All of the material below is to be returned exactly.

* * * *

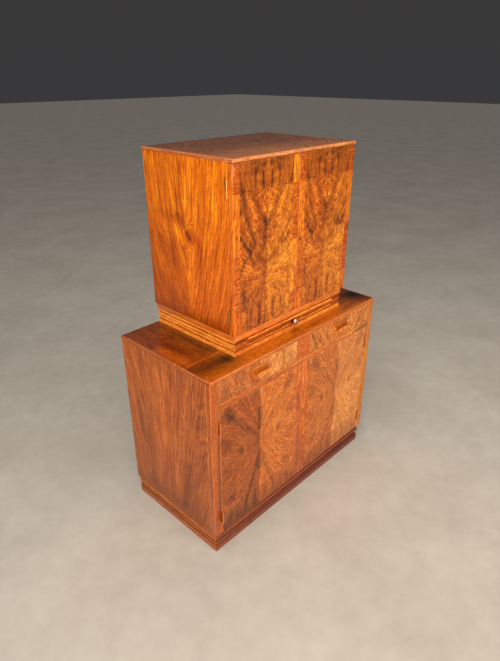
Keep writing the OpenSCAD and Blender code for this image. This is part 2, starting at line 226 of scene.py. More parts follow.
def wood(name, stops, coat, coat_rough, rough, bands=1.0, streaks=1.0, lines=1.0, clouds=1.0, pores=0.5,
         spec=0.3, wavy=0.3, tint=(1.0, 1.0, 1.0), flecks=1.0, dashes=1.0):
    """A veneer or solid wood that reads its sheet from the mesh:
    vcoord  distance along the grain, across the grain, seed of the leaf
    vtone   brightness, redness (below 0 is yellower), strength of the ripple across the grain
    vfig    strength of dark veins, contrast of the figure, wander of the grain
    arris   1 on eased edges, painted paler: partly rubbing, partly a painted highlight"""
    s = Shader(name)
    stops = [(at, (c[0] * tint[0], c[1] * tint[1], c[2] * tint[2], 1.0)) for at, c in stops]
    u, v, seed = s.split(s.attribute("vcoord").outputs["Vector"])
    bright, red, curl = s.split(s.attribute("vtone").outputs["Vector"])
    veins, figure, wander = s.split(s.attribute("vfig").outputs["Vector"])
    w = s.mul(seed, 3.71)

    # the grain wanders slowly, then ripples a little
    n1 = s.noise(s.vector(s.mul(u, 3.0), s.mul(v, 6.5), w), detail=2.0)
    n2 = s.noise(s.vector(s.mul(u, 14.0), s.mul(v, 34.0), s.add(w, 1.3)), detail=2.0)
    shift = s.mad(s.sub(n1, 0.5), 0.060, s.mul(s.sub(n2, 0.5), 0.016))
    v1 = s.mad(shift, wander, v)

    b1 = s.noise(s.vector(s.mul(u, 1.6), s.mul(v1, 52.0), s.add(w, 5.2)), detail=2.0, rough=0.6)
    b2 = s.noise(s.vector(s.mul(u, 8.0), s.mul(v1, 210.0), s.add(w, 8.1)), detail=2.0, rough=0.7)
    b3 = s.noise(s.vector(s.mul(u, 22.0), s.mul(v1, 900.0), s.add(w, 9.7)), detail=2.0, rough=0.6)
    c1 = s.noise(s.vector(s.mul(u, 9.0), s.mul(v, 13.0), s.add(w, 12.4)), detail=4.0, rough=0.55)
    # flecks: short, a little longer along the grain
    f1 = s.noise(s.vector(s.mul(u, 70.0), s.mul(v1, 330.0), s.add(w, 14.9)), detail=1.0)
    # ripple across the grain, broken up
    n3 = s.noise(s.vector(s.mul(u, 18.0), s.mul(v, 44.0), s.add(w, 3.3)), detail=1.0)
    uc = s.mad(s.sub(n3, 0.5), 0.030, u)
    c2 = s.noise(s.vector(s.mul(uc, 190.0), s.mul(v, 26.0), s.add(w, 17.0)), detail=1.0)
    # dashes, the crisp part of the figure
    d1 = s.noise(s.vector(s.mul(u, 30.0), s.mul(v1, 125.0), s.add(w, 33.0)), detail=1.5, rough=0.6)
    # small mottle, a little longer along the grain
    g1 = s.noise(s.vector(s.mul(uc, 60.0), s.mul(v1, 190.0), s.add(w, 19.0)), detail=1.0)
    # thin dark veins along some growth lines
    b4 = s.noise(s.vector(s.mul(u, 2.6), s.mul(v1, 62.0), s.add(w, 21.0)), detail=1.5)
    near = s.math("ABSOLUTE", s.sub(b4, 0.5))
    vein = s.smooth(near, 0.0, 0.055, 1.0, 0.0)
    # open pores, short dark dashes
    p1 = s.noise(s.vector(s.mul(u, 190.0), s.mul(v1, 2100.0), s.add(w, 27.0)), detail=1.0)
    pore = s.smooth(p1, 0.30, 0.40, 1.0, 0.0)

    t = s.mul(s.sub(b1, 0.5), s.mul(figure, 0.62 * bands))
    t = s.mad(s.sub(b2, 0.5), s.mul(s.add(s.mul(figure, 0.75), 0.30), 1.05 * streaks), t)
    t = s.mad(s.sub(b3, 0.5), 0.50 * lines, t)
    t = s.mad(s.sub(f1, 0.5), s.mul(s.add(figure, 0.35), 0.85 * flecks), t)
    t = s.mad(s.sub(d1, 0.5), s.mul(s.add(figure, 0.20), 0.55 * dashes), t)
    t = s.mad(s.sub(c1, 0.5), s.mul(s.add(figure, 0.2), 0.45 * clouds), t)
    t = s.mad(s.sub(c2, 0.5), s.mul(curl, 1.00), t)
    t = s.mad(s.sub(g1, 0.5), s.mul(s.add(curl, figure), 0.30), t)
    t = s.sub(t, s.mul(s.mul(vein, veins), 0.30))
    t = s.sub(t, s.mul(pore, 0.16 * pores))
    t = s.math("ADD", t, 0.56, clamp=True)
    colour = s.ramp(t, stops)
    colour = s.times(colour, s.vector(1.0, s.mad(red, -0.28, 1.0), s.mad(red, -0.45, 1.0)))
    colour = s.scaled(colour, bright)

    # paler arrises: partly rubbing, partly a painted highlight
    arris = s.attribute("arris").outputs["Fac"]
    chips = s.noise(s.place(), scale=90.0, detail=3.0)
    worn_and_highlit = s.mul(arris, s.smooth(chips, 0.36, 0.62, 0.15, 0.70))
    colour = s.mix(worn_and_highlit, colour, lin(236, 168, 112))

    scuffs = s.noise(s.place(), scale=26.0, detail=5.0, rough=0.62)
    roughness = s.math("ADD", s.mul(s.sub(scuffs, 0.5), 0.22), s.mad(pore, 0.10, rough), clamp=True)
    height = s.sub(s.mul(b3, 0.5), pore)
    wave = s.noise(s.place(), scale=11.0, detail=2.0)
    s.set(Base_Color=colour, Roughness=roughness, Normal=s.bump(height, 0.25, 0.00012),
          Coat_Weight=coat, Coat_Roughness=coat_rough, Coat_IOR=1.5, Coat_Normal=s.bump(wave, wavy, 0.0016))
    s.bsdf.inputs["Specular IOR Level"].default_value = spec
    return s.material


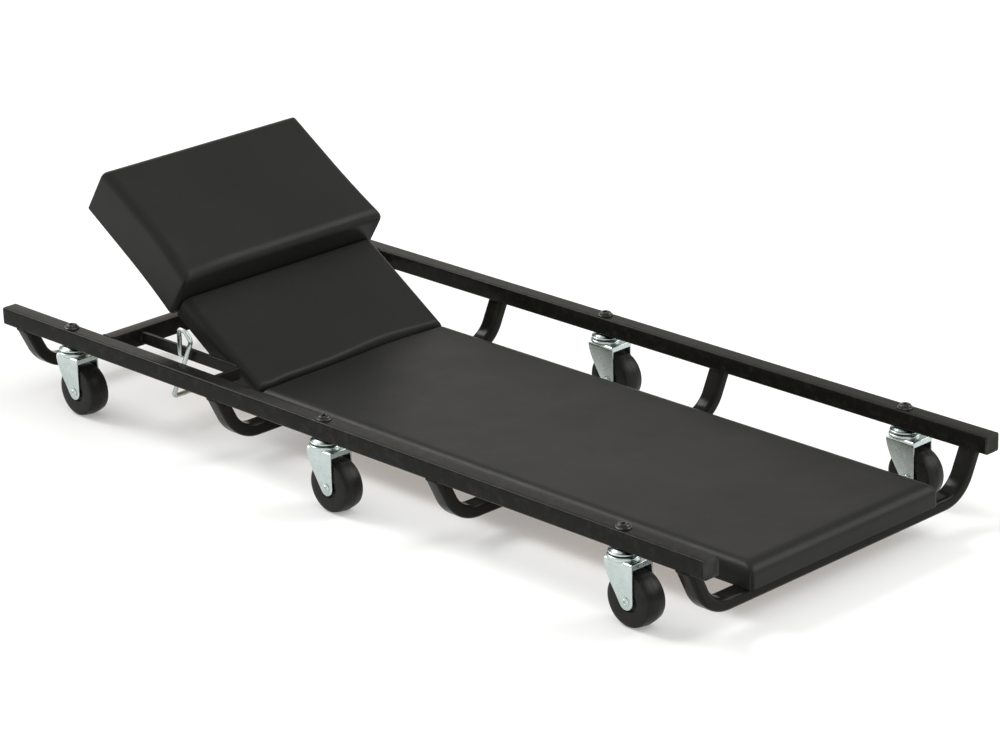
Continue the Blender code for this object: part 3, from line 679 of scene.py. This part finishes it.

* * * *

**Task answer**
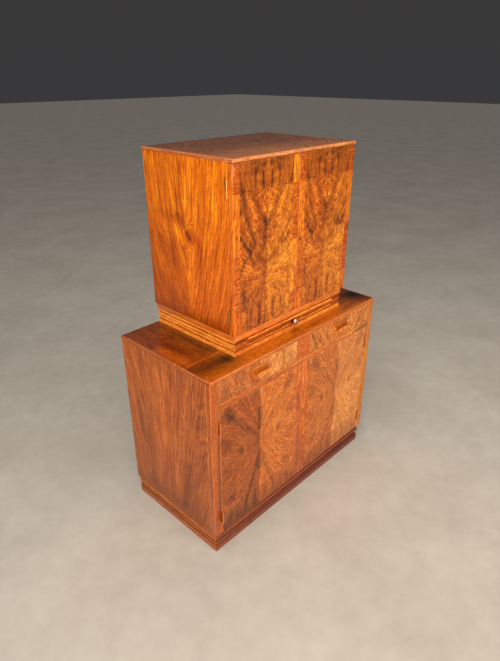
Keep writing the OpenSCAD and Blender code for this image. This is part 2, starting at line 226 of scene.py. More parts follow.
def wood(name, stops, coat, coat_rough, rough, bands=1.0, streaks=1.0, lines=1.0, clouds=1.0, pores=0.5,
         spec=0.3, wavy=0.3, tint=(1.0, 1.0, 1.0), flecks=1.0, dashes=1.0):
    """A veneer or solid wood that reads its sheet from the mesh:
    vcoord  distance along the grain, across the grain, seed of the leaf
    vtone   brightness, redness (below 0 is yellower), strength of the ripple across the grain
    vfig    strength of dark veins, contrast of the figure, wander of the grain
    arris   1 on eased edges, painted paler: partly rubbing, partly a painted highlight"""
    s = Shader(name)
    stops = [(at, (c[0] * tint[0], c[1] * tint[1], c[2] * tint[2], 1.0)) for at, c in stops]
    u, v, seed = s.split(s.attribute("vcoord").outputs["Vector"])
    bright, red, curl = s.split(s.attribute("vtone").outputs["Vector"])
    veins, figure, wander = s.split(s.attribute("vfig").outputs["Vector"])
    w = s.mul(seed, 3.71)

    # the grain wanders slowly, then ripples a little
    n1 = s.noise(s.vector(s.mul(u, 3.0), s.mul(v, 6.5), w), detail=2.0)
    n2 = s.noise(s.vector(s.mul(u, 14.0), s.mul(v, 34.0), s.add(w, 1.3)), detail=2.0)
    shift = s.mad(s.sub(n1, 0.5), 0.060, s.mul(s.sub(n2, 0.5), 0.016))
    v1 = s.mad(shift, wander, v)

    b1 = s.noise(s.vector(s.mul(u, 1.6), s.mul(v1, 52.0), s.add(w, 5.2)), detail=2.0, rough=0.6)
    b2 = s.noise(s.vector(s.mul(u, 8.0), s.mul(v1, 210.0), s.add(w, 8.1)), detail=2.0, rough=0.7)
    b3 = s.noise(s.vector(s.mul(u, 22.0), s.mul(v1, 900.0), s.add(w, 9.7)), detail=2.0, rough=0.6)
    c1 = s.noise(s.vector(s.mul(u, 9.0), s.mul(v, 13.0), s.add(w, 12.4)), detail=4.0, rough=0.55)
    # flecks: short, a little longer along the grain
    f1 = s.noise(s.vector(s.mul(u, 70.0), s.mul(v1, 330.0), s.add(w, 14.9)), detail=1.0)
    # ripple across the grain, broken up
    n3 = s.noise(s.vector(s.mul(u, 18.0), s.mul(v, 44.0), s.add(w, 3.3)), detail=1.0)
    uc = s.mad(s.sub(n3, 0.5), 0.030, u)
    c2 = s.noise(s.vector(s.mul(uc, 190.0), s.mul(v, 26.0), s.add(w, 17.0)), detail=1.0)
    # dashes, the crisp part of the figure
    d1 = s.noise(s.vector(s.mul(u, 30.0), s.mul(v1, 125.0), s.add(w, 33.0)), detail=1.5, rough=0.6)
    # small mottle, a little longer along the grain
    g1 = s.noise(s.vector(s.mul(uc, 60.0), s.mul(v1, 190.0), s.add(w, 19.0)), detail=1.0)
    # thin dark veins along some growth lines
    b4 = s.noise(s.vector(s.mul(u, 2.6), s.mul(v1, 62.0), s.add(w, 21.0)), detail=1.5)
    near = s.math("ABSOLUTE", s.sub(b4, 0.5))
    vein = s.smooth(near, 0.0, 0.055, 1.0, 0.0)
    # open pores, short dark dashes
    p1 = s.noise(s.vector(s.mul(u, 190.0), s.mul(v1, 2100.0), s.add(w, 27.0)), detail=1.0)
    pore = s.smooth(p1, 0.30, 0.40, 1.0, 0.0)

    t = s.mul(s.sub(b1, 0.5), s.mul(figure, 0.62 * bands))
    t = s.mad(s.sub(b2, 0.5), s.mul(s.add(s.mul(figure, 0.75), 0.30), 1.05 * streaks), t)
    t = s.mad(s.sub(b3, 0.5), 0.50 * lines, t)
    t = s.mad(s.sub(f1, 0.5), s.mul(s.add(figure, 0.35), 0.85 * flecks), t)
    t = s.mad(s.sub(d1, 0.5), s.mul(s.add(figure, 0.20), 0.55 * dashes), t)
    t = s.mad(s.sub(c1, 0.5), s.mul(s.add(figure, 0.2), 0.45 * clouds), t)
    t = s.mad(s.sub(c2, 0.5), s.mul(curl, 1.00), t)
    t = s.mad(s.sub(g1, 0.5), s.mul(s.add(curl, figure), 0.30), t)
    t = s.sub(t, s.mul(s.mul(vein, veins), 0.30))
    t = s.sub(t, s.mul(pore, 0.16 * pores))
    t = s.math("ADD", t, 0.56, clamp=True)
    colour = s.ramp(t, stops)
    colour = s.times(colour, s.vector(1.0, s.mad(red, -0.28, 1.0), s.mad(red, -0.45, 1.0)))
    colour = s.scaled(colour, bright)

    # paler arrises: partly rubbing, partly a painted highlight
    arris = s.attribute("arris").outputs["Fac"]
    chips = s.noise(s.place(), scale=90.0, detail=3.0)
    worn_and_highlit = s.mul(arris, s.smooth(chips, 0.36, 0.62, 0.15, 0.70))
    colour = s.mix(worn_and_highlit, colour, lin(236, 168, 112))

    scuffs = s.noise(s.place(), scale=26.0, detail=5.0, rough=0.62)
    roughness = s.math("ADD", s.mul(s.sub(scuffs, 0.5), 0.22), s.mad(pore, 0.10, rough), clamp=True)
    height = s.sub(s.mul(b3, 0.5), pore)
    wave = s.noise(s.place(), scale=11.0, detail=2.0)
    s.set(Base_Color=colour, Roughness=roughness, Normal=s.bump(height, 0.25, 0.00012),
          Coat_Weight=coat, Coat_Roughness=coat_rough, Coat_IOR=1.5, Coat_Normal=s.bump(wave, wavy, 0.0016))
    s.bsdf.inputs["Specular IOR Level"].default_value = spec
    return s.material


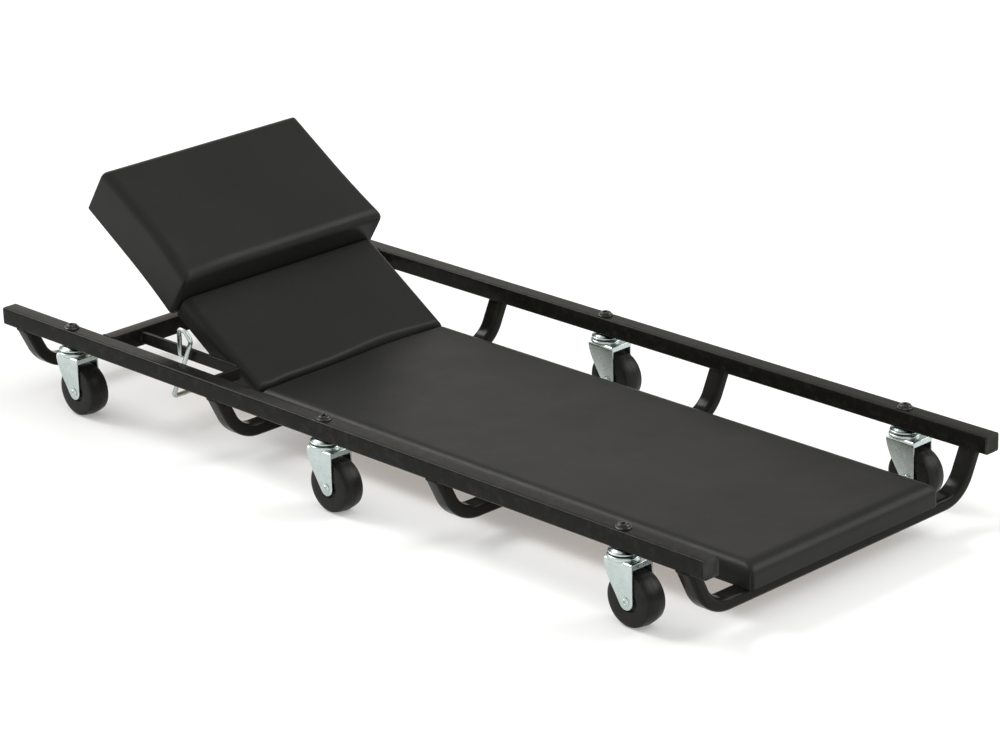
Continue the Blender code for this object: part 3, from line 679 of scene.py. This part finishes it.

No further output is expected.